Requirements:
Output each line of the material exactly as it stands.

:::

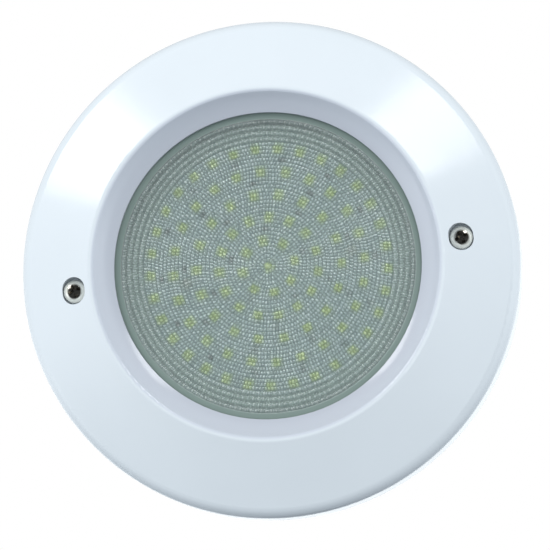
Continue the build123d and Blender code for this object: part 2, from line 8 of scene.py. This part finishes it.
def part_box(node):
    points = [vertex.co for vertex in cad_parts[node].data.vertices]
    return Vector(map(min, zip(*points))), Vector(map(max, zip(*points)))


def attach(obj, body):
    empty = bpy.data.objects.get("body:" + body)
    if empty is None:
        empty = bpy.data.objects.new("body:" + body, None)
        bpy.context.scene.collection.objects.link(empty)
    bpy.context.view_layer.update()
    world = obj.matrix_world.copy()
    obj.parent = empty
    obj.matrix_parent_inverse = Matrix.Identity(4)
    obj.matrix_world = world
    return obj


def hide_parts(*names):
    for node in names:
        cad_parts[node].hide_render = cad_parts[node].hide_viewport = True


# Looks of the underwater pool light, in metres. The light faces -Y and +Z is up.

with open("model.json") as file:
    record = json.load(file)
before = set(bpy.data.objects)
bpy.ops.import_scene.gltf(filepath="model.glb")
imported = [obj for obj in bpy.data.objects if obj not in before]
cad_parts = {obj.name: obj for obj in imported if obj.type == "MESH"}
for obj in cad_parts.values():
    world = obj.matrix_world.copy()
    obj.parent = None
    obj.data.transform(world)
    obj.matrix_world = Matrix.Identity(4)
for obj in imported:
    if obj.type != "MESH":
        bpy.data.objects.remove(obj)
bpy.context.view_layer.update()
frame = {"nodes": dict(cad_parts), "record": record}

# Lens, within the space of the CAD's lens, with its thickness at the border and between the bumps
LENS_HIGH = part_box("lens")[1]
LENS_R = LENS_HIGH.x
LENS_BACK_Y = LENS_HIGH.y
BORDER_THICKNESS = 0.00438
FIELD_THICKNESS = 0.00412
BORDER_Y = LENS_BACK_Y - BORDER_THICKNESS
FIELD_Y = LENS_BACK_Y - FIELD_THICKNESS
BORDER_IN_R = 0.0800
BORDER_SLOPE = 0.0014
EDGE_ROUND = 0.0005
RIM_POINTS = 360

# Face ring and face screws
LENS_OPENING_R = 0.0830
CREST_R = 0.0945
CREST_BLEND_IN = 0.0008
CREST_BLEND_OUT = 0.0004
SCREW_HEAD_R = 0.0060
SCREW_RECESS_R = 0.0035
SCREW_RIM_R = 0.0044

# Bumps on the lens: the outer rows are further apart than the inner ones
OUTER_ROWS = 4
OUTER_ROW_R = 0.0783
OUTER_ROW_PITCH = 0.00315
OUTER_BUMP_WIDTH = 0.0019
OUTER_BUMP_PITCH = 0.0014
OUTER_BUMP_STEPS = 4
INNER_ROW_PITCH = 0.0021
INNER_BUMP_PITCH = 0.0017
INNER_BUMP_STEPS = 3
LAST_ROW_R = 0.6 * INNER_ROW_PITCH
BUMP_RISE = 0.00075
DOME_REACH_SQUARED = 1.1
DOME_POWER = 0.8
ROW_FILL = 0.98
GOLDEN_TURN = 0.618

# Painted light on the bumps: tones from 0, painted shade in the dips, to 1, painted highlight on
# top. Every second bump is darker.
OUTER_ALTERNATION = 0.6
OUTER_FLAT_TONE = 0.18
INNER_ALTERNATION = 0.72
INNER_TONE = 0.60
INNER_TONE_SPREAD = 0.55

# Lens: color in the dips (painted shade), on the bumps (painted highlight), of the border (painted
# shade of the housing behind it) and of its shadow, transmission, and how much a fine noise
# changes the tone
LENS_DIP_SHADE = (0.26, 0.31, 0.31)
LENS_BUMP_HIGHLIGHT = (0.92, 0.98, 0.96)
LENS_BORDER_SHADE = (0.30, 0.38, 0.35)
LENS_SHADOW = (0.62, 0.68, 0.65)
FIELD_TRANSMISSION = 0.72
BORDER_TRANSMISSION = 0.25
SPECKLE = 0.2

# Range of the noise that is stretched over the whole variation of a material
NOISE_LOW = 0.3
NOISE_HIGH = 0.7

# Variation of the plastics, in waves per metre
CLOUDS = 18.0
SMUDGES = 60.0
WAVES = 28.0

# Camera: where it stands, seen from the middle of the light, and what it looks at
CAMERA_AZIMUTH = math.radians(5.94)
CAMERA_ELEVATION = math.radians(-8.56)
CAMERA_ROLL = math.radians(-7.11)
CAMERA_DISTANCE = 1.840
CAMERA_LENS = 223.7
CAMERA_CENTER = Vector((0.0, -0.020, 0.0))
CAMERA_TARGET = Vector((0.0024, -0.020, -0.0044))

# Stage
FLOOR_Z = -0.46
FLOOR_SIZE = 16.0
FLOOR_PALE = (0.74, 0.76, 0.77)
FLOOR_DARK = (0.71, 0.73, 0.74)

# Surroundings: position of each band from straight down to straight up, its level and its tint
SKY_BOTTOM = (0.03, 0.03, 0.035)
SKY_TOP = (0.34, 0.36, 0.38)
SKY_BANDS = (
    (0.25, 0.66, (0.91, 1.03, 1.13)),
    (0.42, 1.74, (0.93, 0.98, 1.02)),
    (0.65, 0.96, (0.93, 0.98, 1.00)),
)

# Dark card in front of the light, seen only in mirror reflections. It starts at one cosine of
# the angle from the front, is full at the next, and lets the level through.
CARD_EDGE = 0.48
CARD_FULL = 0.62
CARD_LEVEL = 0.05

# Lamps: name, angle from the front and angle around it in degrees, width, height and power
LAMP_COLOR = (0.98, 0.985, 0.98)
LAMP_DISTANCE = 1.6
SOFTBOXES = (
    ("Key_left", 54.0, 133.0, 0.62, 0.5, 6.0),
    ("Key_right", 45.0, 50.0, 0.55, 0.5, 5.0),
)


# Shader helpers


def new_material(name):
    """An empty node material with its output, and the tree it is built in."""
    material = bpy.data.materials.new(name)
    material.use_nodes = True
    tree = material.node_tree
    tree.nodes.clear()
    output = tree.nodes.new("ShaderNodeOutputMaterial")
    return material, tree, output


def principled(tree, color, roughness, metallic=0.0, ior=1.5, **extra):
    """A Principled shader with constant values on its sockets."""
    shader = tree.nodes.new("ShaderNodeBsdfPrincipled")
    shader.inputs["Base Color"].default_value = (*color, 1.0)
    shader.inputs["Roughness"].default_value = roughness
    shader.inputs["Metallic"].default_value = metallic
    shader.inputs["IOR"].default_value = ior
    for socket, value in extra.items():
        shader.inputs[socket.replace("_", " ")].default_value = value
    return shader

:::

Task result:
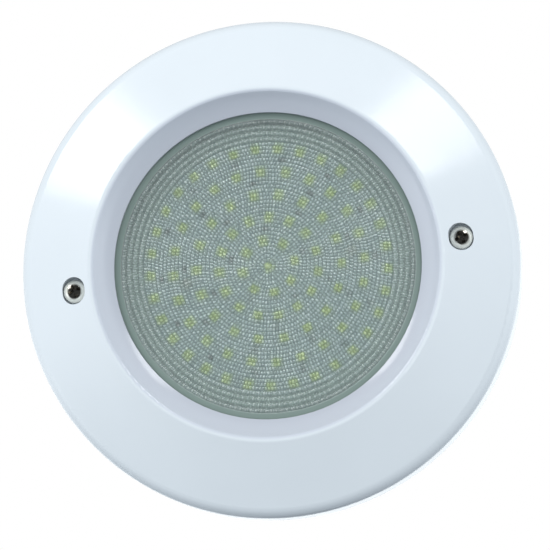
Continue the build123d and Blender code for this object: part 2, from line 8 of scene.py. This part finishes it.
def part_box(node):
    points = [vertex.co for vertex in cad_parts[node].data.vertices]
    return Vector(map(min, zip(*points))), Vector(map(max, zip(*points)))


def attach(obj, body):
    empty = bpy.data.objects.get("body:" + body)
    if empty is None:
        empty = bpy.data.objects.new("body:" + body, None)
        bpy.context.scene.collection.objects.link(empty)
    bpy.context.view_layer.update()
    world = obj.matrix_world.copy()
    obj.parent = empty
    obj.matrix_parent_inverse = Matrix.Identity(4)
    obj.matrix_world = world
    return obj


def hide_parts(*names):
    for node in names:
        cad_parts[node].hide_render = cad_parts[node].hide_viewport = True


# Looks of the underwater pool light, in metres. The light faces -Y and +Z is up.

with open("model.json") as file:
    record = json.load(file)
before = set(bpy.data.objects)
bpy.ops.import_scene.gltf(filepath="model.glb")
imported = [obj for obj in bpy.data.objects if obj not in before]
cad_parts = {obj.name: obj for obj in imported if obj.type == "MESH"}
for obj in cad_parts.values():
    world = obj.matrix_world.copy()
    obj.parent = None
    obj.data.transform(world)
    obj.matrix_world = Matrix.Identity(4)
for obj in imported:
    if obj.type != "MESH":
        bpy.data.objects.remove(obj)
bpy.context.view_layer.update()
frame = {"nodes": dict(cad_parts), "record": record}

# Lens, within the space of the CAD's lens, with its thickness at the border and between the bumps
LENS_HIGH = part_box("lens")[1]
LENS_R = LENS_HIGH.x
LENS_BACK_Y = LENS_HIGH.y
BORDER_THICKNESS = 0.00438
FIELD_THICKNESS = 0.00412
BORDER_Y = LENS_BACK_Y - BORDER_THICKNESS
FIELD_Y = LENS_BACK_Y - FIELD_THICKNESS
BORDER_IN_R = 0.0800
BORDER_SLOPE = 0.0014
EDGE_ROUND = 0.0005
RIM_POINTS = 360

# Face ring and face screws
LENS_OPENING_R = 0.0830
CREST_R = 0.0945
CREST_BLEND_IN = 0.0008
CREST_BLEND_OUT = 0.0004
SCREW_HEAD_R = 0.0060
SCREW_RECESS_R = 0.0035
SCREW_RIM_R = 0.0044

# Bumps on the lens: the outer rows are further apart than the inner ones
OUTER_ROWS = 4
OUTER_ROW_R = 0.0783
OUTER_ROW_PITCH = 0.00315
OUTER_BUMP_WIDTH = 0.0019
OUTER_BUMP_PITCH = 0.0014
OUTER_BUMP_STEPS = 4
INNER_ROW_PITCH = 0.0021
INNER_BUMP_PITCH = 0.0017
INNER_BUMP_STEPS = 3
LAST_ROW_R = 0.6 * INNER_ROW_PITCH
BUMP_RISE = 0.00075
DOME_REACH_SQUARED = 1.1
DOME_POWER = 0.8
ROW_FILL = 0.98
GOLDEN_TURN = 0.618

# Painted light on the bumps: tones from 0, painted shade in the dips, to 1, painted highlight on
# top. Every second bump is darker.
OUTER_ALTERNATION = 0.6
OUTER_FLAT_TONE = 0.18
INNER_ALTERNATION = 0.72
INNER_TONE = 0.60
INNER_TONE_SPREAD = 0.55

# Lens: color in the dips (painted shade), on the bumps (painted highlight), of the border (painted
# shade of the housing behind it) and of its shadow, transmission, and how much a fine noise
# changes the tone
LENS_DIP_SHADE = (0.26, 0.31, 0.31)
LENS_BUMP_HIGHLIGHT = (0.92, 0.98, 0.96)
LENS_BORDER_SHADE = (0.30, 0.38, 0.35)
LENS_SHADOW = (0.62, 0.68, 0.65)
FIELD_TRANSMISSION = 0.72
BORDER_TRANSMISSION = 0.25
SPECKLE = 0.2

# Range of the noise that is stretched over the whole variation of a material
NOISE_LOW = 0.3
NOISE_HIGH = 0.7

# Variation of the plastics, in waves per metre
CLOUDS = 18.0
SMUDGES = 60.0
WAVES = 28.0

# Camera: where it stands, seen from the middle of the light, and what it looks at
CAMERA_AZIMUTH = math.radians(5.94)
CAMERA_ELEVATION = math.radians(-8.56)
CAMERA_ROLL = math.radians(-7.11)
CAMERA_DISTANCE = 1.840
CAMERA_LENS = 223.7
CAMERA_CENTER = Vector((0.0, -0.020, 0.0))
CAMERA_TARGET = Vector((0.0024, -0.020, -0.0044))

# Stage
FLOOR_Z = -0.46
FLOOR_SIZE = 16.0
FLOOR_PALE = (0.74, 0.76, 0.77)
FLOOR_DARK = (0.71, 0.73, 0.74)

# Surroundings: position of each band from straight down to straight up, its level and its tint
SKY_BOTTOM = (0.03, 0.03, 0.035)
SKY_TOP = (0.34, 0.36, 0.38)
SKY_BANDS = (
    (0.25, 0.66, (0.91, 1.03, 1.13)),
    (0.42, 1.74, (0.93, 0.98, 1.02)),
    (0.65, 0.96, (0.93, 0.98, 1.00)),
)

# Dark card in front of the light, seen only in mirror reflections. It starts at one cosine of
# the angle from the front, is full at the next, and lets the level through.
CARD_EDGE = 0.48
CARD_FULL = 0.62
CARD_LEVEL = 0.05

# Lamps: name, angle from the front and angle around it in degrees, width, height and power
LAMP_COLOR = (0.98, 0.985, 0.98)
LAMP_DISTANCE = 1.6
SOFTBOXES = (
    ("Key_left", 54.0, 133.0, 0.62, 0.5, 6.0),
    ("Key_right", 45.0, 50.0, 0.55, 0.5, 5.0),
)


# Shader helpers


def new_material(name):
    """An empty node material with its output, and the tree it is built in."""
    material = bpy.data.materials.new(name)
    material.use_nodes = True
    tree = material.node_tree
    tree.nodes.clear()
    output = tree.nodes.new("ShaderNodeOutputMaterial")
    return material, tree, output


def principled(tree, color, roughness, metallic=0.0, ior=1.5, **extra):
    """A Principled shader with constant values on its sockets."""
    shader = tree.nodes.new("ShaderNodeBsdfPrincipled")
    shader.inputs["Base Color"].default_value = (*color, 1.0)
    shader.inputs["Roughness"].default_value = roughness
    shader.inputs["Metallic"].default_value = metallic
    shader.inputs["IOR"].default_value = ior
    for socket, value in extra.items():
        shader.inputs[socket.replace("_", " ")].default_value = value
    return shader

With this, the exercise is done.